Tuesday, May 6, 2008
New Demo using RODS Data
New version of the demo using RODS data -
http://test.ogsadai.org.uk:8080/dai/zipcode-queryfile.jsp
Note:
The data has been split into two databases and these are queried and
the results are displayed to the user. The query is a drop down list
of conditions based on some that are available in the rods dataset.
-- great to see this demo in action!
Daily Lab / POC Activities
Successful grid test with Washington and Columbia
Columbia MonALISA installation completed
T1 installed in lab and lab servers have been reconfigured
Configured PGSQL OGSADAI databases on LAB 1005
Sent grid install instructions to the Mayo Clinic
Additional grid IP's requested for LAB 1001
Variable JSP
Ubuntu does not gracefully handle an IP change... at least not one that is rigged to run VDT installed Globus. The main issue seems to be with MySQL and PostgreSQL, which are configured strangely on ubuntu... and are causing all sorts of connection havoc.
But, I moved a bunch of the code I was working on to a Suse server, got the JSP running again, and now have the ability to pass in different queries. My next set of plans is to get the OpenMRS dataset onto the Suse server and then allow for different pulls from different databases... after that I want to implement a resource discovery subroutine that will work to populate the available resources of a given OGSA-DAI instance.
Thursday, May 1, 2008
Ian Foster and PHGrid
Our team was contacted by Ian today, and we are honored by his support and look forward to globus grid discussions with him in the future.
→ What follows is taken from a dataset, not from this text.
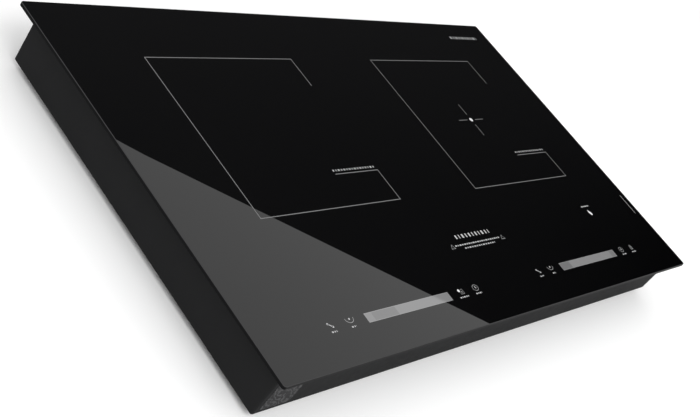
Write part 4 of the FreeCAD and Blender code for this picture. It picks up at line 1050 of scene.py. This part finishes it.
def ribbon_path(middle):
    """The ribbon's wavy course, out through its rings, each the other way round from the last."""
    path = []
    for ring in range(RIBBON_RINGS):
        radius = RIBBON_FIRST + RIBBON_PITCH * ring
        gap = RIBBON_GAP / radius
        sweep = TURN - 2.0 * gap
        waves = round(sweep * radius / RIBBON_WAVE_LENGTH)
        steps = waves * RIBBON_WAVE_STEPS
        for i in range(steps + 1):
            share = i / steps if ring % 2 else 1.0 - i / steps
            angle = -math.pi / 2.0 + gap + sweep * share
            wave = RIBBON_WAVE * math.sin(TURN * waves * i / steps)
            path.append(around(middle, radius + wave, angle))
    return path


def add_heating_ribbon():
    """The corrugated heating ribbon: one strip standing on its edge."""
    low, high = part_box("heating_ribbon")
    dish_low, dish_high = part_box("heater_dish")
    middle = (dish_low + dish_high) / 2.0
    middle.z = low.z
    path = ribbon_path(middle)
    rise = UP * (high.z - low.z)
    rings = []
    last = len(path) - 1
    for i, foot in enumerate(path):
        way = (path[min(i + 1, last)] - path[max(i - 1, 0)]).normalized()
        side = way.cross(UP) * (RIBBON_FOIL / 2.0)
        top = foot + rise
        rings.append([foot - side, foot + side, top + side, top - side])
    mesh = bmesh.new()
    loft(mesh, rings)
    strip = add_piece("ribbon_strip", mesh, HEATER_BODY, "ribbon_alloy", None, False)
    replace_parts(strip, "heating_ribbon")


# ---------------------------------------------------------------- leads and board parts
# the x beyond which a run of the mains leads counts as on the right
RIGHT_LEADS_FROM = -0.05
CAN_WIDTH_MOST = 12.0 * MM
CAPACITOR_BEVEL = 0.5 * MM
CAPACITOR_BEVEL_STEPS = 2


def add_floating_leads(node, slot):
    """Leads from the tray up to a sprung unit, copied as one piece on no body, with its place baked
    into its mesh.
    """
    thing = copy_islands(f"{node}_run", islands(node), None, node, slot, MATERIALS[slot])
    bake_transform(thing)


def add_mains_leads():
    """Brown, blue and green-and-yellow leads from the terminal block."""
    live = simple("lead_brown", (0.14, 0.05, 0.02), 0.4, 0.0, 500.0)
    neutral = simple("lead_blue", (0.01, 0.05, 0.32), 0.4, 0.0, 500.0)
    earth = striped("lead_earth", (0.03, 0.26, 0.04), (0.70, 0.58, 0.02), 160.0, "X", 0.62)
    runs = sorted(islands("mains_leads"), key=lambda run: run[1].x - run[0].x)
    long_runs = sorted(runs[1:], key=lambda run: (run[0].x > RIGHT_LEADS_FROM, run[0].y))
    groups = (
        ("lead_live", [long_runs[0], long_runs[2]], live),
        ("lead_neutral", [long_runs[1], long_runs[3]], neutral),
        ("lead_earth", runs[:1], earth),
    )
    for name, chosen, material in groups:
        copy_islands(name, chosen, BASE_BODY, "mains_leads", "lead_pvc", material)


def add_capacitors():
    """Film capacitors in yellow and blue boxes, and round cans in dark sleeves."""
    units = islands("board_capacitors")
    cans = [unit for unit in units if unit[1].x - unit[0].x < CAN_WIDTH_MOST]
    boxes = [unit for unit in units if unit not in cans]
    slot = "capacitor_case"
    blue = simple("capacitor_blue", (0.01, 0.07, 0.30), 0.35, 0.0, 600.0)
    sleeve = simple("can_sleeve", (0.012, 0.013, 0.018), 0.3, 0.0, 600.0)
    groups = (
        ("film_capacitors", [box for box in boxes if box[0].x < 0.0], MATERIALS[slot]),
        ("line_capacitors", [box for box in boxes if box[0].x > 0.0], blue),
        ("round_capacitors", cans, sleeve),
    )
    for name, chosen, material in groups:
        thing = copy_islands(name, chosen, BASE_BODY, "board_capacitors", slot, material)
        bevel = thing.modifiers.new("bevel", "BEVEL")
        bevel.width = CAPACITOR_BEVEL
        bevel.segments = CAPACITOR_BEVEL_STEPS
        bevel.limit_method = "ANGLE"


# ---------------------------------------------------------------- stage
def plane(name, corners):
    """A flat face through its corners."""
    mesh = bpy.data.meshes.new(name)
    mesh.from_pydata([tuple(c) for c in corners], [], [list(range(len(corners)))])
    thing = bpy.data.objects.new(name, mesh)
    bpy.context.scene.collection.objects.link(thing)
    return thing


def mirrored_ray(x, y):
    """Where the camera's sight of a point on the glass goes on to, as a start and a direction."""
    start = GLASS_CORNER + Vector((x, y, 0.0))
    sight = start - (GLASS_CORNER + CAMERA_FROM_CORNER)
    sight.z = -sight.z
    return start, sight.normalized()


CARD_DISTANCE = 3.0
# where the card's mirror image lies on the glass: its near edge, then its corners beyond the glass
CARD_EDGE = ((-0.02, 0.282), (0.0054, 0.2541), (0.0192, 0.240), (0.278, 0.0065), (0.31, -0.0224))
CARD_BEYOND = ((1.6, -0.3), (1.6, 1.2), (-0.6, 1.2), (-0.3, 0.5))
CARD_GLOW = 0.0735
CARD_GLOW_LEAST = 0.003
CARD_GLOW_LOST = 0.0247
CARD_GLOW_GAINED = 0.0150


def card_black():
    """Barely glowing black, falling off to the right and to the front."""
    s = Shader("card_black")
    s.set(Base_Color=(0.0, 0.0, 0.0, 1.0), Specular_IOR_Level=0.0, Roughness=1.0)
    s.set(Emission_Color=(1.0, 1.0, 1.03, 1.0))
    lost = s.calc("MULTIPLY", s.axis("X"), -CARD_GLOW_LOST)
    gained = s.calc("MULTIPLY", s.axis("Y"), CARD_GLOW_GAINED)
    glow = s.calc("ADD", s.calc("ADD", lost, gained), CARD_GLOW)
    s.join(s.calc("MAXIMUM", glow, CARD_GLOW_LEAST), "Emission Strength")
    return s.material


def add_dark_card():
    """The black card that the glass mirrors."""
    corners = []
    for x, y in CARD_EDGE + CARD_BEYOND:
        start, sight = mirrored_ray(x, y)
        corners.append(start + sight * CARD_DISTANCE)
    card = plane("dark_card", corners)
    card.data.materials.append(card_black())
    card.visible_camera = False
    card.visible_diffuse = False
    card.visible_shadow = False
    card.visible_transmission = False


FLOOR_HALF = 12.0
FLOOR_GAP = 0.2 * MM
SKY_STRENGTH = 0.95
KEY_PLACE = (-1.2, -2.2, 2.6)
KEY_SIZE = 2.0
KEY_POWER = 60.0


def add_floor():
    """A wide pale floor just under the feet."""
    half = FLOOR_HALF
    z = CAD_LOW.z - FLOOR_GAP
    floor = plane("floor", [(-half, -half, z), (half, -half, z), (half, half, z), (-half, half, z)])
    s = Shader("floor")
    s.set(Metallic=0.0, Roughness=0.9, Specular_IOR_Level=0.1)
    s.join(s.blend(s.noise(1.5, 2.0), (0.94, 0.94, 0.94), (0.96, 0.96, 0.96)), "Base Color")
    floor.data.materials.append(s.material)


def add_sky():
    """Even white light from all round."""
    world = bpy.data.worlds.new("studio")
    world.use_nodes = True
    sky = world.node_tree.nodes["Background"]
    sky.inputs["Color"].default_value = (1.0, 1.0, 1.0, 1.0)
    sky.inputs["Strength"].default_value = SKY_STRENGTH
    bpy.context.scene.world = world


def add_key_light():
    """A square soft light from the front left, aimed at the object's foot."""
    data = bpy.data.lights.new("key", "AREA")
    data.shape = "SQUARE"
    data.size = KEY_SIZE
    data.energy = KEY_POWER
    thing = bpy.data.objects.new("key", data)
    thing.location = KEY_PLACE
    thing.rotation_euler = (-Vector(KEY_PLACE)).to_track_quat("-Z", "Y").to_euler()
    bpy.context.scene.collection.objects.link(thing)


def add_stage():
    """Floor, card, sky and light, and plain colour handling."""
    add_floor()
    add_dark_card()
    add_sky()
    add_key_light()
    bpy.context.scene.view_settings.view_transform = "Standard"


add_camera()
finish_nodes()
add_printing()
add_windows()
add_springs("coil_springs", *UNIT_SPRING, "coil_float", UNIT_SPRING_KEPT)
add_springs("heater_springs", *UNIT_SPRING, "heater_float", UNIT_SPRING_KEPT)
add_springs("touch_springs", *TOUCH_SPRING)
add_induction_coil()
add_choke()
add_heating_ribbon()
add_floating_leads("coil_leads", "lead_sleeve")
add_floating_leads("heater_leads", "lead_glassfibre")
add_mains_leads()
add_capacitors()
add_stage()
For more information, you can visit his personal blog.
That's one JSP down
After dynamic inputs, I will want to start the dynamic population of inputs... so that the client queries the grid to figure out the OD resources at a given node... and on a separate front, I will start looking at trying to dynamically select from multiple sources at once.
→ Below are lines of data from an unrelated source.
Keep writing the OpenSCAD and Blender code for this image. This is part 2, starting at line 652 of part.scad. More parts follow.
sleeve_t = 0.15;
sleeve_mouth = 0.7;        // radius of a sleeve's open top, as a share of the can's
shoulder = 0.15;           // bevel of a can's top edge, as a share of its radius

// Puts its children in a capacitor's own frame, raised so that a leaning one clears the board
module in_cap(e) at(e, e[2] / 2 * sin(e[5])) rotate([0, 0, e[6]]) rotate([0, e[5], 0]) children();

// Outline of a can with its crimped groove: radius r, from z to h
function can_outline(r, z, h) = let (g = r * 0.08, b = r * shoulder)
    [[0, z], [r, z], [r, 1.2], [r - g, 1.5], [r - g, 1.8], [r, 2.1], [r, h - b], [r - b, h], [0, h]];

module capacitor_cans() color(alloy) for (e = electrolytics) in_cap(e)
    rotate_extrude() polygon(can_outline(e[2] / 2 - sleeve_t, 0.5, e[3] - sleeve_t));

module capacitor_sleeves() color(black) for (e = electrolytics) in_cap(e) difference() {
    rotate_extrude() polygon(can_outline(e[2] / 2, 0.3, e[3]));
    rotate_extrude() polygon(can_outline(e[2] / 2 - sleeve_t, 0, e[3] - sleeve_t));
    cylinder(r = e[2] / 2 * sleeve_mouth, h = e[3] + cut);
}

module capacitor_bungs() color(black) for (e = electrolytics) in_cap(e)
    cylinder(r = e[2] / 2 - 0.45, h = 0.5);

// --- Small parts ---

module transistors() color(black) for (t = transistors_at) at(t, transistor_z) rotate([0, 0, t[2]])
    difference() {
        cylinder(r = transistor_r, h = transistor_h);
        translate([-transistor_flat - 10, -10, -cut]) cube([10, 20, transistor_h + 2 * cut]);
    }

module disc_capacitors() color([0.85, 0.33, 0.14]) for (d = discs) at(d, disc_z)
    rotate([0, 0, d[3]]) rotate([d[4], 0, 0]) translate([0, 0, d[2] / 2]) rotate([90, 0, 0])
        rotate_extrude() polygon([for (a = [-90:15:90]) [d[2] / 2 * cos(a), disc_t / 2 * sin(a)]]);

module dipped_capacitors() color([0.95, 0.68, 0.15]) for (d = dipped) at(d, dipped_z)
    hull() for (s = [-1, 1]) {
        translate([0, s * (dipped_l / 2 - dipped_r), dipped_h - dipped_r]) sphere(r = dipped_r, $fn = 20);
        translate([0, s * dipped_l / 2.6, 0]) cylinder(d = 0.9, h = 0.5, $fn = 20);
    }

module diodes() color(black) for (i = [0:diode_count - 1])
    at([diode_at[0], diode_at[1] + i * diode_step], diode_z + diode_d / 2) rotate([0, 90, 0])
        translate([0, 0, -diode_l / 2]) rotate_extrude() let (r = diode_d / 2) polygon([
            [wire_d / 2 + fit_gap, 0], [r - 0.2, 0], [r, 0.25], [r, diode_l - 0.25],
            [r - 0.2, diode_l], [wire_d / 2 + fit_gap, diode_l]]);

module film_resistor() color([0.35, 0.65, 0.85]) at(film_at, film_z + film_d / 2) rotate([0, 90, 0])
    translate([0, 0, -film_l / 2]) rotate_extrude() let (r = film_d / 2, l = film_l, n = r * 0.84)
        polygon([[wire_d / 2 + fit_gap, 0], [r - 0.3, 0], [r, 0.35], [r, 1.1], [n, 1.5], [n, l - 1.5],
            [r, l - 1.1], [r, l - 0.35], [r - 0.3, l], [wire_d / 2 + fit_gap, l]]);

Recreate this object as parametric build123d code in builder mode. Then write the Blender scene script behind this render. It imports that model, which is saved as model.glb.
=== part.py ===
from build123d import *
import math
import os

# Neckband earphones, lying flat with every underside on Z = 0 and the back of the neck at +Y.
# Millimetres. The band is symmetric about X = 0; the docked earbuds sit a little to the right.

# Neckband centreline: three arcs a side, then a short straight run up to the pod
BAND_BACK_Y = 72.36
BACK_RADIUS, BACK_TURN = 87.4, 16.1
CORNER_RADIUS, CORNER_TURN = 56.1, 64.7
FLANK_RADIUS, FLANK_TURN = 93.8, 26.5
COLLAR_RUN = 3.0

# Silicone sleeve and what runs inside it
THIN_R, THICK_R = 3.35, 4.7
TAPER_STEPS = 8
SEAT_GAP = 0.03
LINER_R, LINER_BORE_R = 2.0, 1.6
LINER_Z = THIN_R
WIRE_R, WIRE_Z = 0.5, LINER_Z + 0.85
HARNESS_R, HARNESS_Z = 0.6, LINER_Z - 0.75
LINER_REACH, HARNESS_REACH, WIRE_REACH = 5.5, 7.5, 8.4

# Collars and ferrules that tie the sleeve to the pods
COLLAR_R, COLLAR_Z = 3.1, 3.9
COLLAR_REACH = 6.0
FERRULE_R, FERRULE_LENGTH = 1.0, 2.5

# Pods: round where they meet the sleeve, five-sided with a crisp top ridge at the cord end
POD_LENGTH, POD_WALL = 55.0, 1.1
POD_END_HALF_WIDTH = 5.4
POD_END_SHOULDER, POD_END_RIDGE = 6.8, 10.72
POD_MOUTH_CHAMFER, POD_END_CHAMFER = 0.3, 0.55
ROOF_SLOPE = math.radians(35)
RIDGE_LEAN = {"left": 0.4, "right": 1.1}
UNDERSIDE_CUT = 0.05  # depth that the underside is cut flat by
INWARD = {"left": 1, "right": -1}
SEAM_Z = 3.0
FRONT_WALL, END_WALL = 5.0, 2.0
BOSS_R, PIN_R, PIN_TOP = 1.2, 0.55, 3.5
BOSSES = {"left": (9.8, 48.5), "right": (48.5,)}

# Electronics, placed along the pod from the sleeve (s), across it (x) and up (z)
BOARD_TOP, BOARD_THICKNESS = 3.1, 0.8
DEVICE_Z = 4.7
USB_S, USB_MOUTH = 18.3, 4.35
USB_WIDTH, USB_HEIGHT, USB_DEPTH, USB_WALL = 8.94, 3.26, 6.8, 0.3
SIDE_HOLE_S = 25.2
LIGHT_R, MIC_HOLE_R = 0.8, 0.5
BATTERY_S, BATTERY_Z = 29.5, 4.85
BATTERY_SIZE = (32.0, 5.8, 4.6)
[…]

Another thing that was discussed today was how to implement distributed Natural Language Processing using Globus and it's tools. There was lots of discussions of Apache AXIS and OPAL and which might be a better "wrap this interface and make a set of WS code ready to deploy to a container" tool... One of the notable quotes brought up during this was that "Web services are pretty much the Rube Goldberg devices of the Internet."
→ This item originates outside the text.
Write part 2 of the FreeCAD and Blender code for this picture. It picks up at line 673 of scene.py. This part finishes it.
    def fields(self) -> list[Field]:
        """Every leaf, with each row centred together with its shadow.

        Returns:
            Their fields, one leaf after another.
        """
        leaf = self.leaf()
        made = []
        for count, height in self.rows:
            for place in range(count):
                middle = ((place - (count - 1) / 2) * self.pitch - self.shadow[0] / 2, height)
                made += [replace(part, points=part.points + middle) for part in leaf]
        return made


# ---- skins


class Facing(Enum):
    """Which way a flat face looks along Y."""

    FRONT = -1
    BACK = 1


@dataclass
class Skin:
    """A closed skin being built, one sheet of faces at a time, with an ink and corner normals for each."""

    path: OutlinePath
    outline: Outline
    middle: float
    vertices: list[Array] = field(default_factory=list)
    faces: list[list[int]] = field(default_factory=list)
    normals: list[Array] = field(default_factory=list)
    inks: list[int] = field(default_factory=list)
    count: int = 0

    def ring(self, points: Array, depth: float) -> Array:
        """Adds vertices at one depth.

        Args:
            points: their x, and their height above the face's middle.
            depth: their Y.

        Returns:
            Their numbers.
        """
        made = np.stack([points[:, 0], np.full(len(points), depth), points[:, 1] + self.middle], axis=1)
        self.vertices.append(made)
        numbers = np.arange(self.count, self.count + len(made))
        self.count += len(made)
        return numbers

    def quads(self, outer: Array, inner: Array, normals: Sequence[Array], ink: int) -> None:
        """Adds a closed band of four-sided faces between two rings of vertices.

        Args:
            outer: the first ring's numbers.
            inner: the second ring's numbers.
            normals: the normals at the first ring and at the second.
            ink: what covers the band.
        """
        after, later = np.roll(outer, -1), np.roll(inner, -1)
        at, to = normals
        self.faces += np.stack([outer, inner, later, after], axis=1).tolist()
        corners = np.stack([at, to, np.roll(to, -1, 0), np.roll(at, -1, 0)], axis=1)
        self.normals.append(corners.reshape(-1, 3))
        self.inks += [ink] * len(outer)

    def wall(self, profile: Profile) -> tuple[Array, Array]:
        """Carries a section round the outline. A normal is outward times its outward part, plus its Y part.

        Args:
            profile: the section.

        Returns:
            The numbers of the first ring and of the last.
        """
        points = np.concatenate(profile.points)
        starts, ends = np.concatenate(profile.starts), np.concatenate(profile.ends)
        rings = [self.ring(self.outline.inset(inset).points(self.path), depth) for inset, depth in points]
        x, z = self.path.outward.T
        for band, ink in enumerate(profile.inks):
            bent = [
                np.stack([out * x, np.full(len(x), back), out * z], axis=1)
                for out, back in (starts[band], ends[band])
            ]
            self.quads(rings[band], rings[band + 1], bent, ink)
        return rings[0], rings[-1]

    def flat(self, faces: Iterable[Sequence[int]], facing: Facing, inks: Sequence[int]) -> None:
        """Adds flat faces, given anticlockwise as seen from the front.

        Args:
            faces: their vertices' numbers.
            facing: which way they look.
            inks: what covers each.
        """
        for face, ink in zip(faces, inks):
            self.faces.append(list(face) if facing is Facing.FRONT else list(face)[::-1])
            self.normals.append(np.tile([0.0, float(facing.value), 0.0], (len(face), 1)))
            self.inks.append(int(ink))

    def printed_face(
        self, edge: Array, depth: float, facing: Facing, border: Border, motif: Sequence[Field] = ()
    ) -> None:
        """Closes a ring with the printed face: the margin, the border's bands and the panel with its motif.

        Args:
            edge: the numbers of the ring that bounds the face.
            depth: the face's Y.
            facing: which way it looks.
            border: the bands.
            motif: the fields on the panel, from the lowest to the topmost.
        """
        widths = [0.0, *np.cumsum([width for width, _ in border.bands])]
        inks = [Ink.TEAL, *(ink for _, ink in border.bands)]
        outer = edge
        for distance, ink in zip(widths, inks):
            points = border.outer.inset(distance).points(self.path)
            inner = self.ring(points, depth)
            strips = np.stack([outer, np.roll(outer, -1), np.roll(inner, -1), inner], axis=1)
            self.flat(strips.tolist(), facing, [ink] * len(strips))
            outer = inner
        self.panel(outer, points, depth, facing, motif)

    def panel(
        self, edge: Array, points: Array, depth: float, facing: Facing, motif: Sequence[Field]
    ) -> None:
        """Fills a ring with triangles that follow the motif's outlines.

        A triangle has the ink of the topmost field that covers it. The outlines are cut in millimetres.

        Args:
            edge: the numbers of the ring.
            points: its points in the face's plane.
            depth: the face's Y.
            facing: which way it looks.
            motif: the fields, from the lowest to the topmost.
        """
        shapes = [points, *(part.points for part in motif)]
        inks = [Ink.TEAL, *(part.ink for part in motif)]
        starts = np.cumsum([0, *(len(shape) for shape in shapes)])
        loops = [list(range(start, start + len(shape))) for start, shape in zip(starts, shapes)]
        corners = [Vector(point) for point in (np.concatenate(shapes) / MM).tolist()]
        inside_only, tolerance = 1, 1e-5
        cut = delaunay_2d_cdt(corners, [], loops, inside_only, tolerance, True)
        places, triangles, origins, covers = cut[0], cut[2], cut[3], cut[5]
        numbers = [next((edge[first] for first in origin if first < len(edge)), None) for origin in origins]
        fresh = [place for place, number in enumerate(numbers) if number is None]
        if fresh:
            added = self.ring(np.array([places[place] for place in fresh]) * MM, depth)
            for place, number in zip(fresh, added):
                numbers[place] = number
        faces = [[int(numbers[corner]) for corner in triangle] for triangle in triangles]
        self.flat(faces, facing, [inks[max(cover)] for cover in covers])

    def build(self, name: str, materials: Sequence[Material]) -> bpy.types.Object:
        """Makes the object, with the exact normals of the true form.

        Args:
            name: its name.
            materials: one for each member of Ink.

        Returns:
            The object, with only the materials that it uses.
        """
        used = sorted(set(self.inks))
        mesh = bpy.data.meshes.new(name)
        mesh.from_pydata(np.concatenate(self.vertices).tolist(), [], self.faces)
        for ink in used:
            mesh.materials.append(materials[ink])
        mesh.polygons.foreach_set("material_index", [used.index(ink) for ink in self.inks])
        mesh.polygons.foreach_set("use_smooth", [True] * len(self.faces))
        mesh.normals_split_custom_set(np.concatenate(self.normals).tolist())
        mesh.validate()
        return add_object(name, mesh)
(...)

Daily Lab / POC Activities
- We are currently having a T1 installed in the NCPHI lab. This is causing port issues on the previous NCPHI grid node in the 50000 to 51000 port range. The NCPHI grid node's internal and external IP address will be changing once the connection goes live. Chris is working on remapping the Globus ports to the new IP address. For the time being, we are asking the new sites to test GridFTP with Dallas instead of the NCPHI node.
- Columbia was able to perform a successful GridFTP file transfer with the Dallas node. Columbia was also able to receive data from NCPHI, but was not able to send data to NCPHI due to firewall issues on the NCPHI side.
- Washington was issued new certificates and attempted a GridFTP transfer with NCPHI that resulted in failure. (NCPHI firewall issues) I sent new test instructions to Washington so they can run a GridFTP test on the Dallas server. This test should happen sometime today.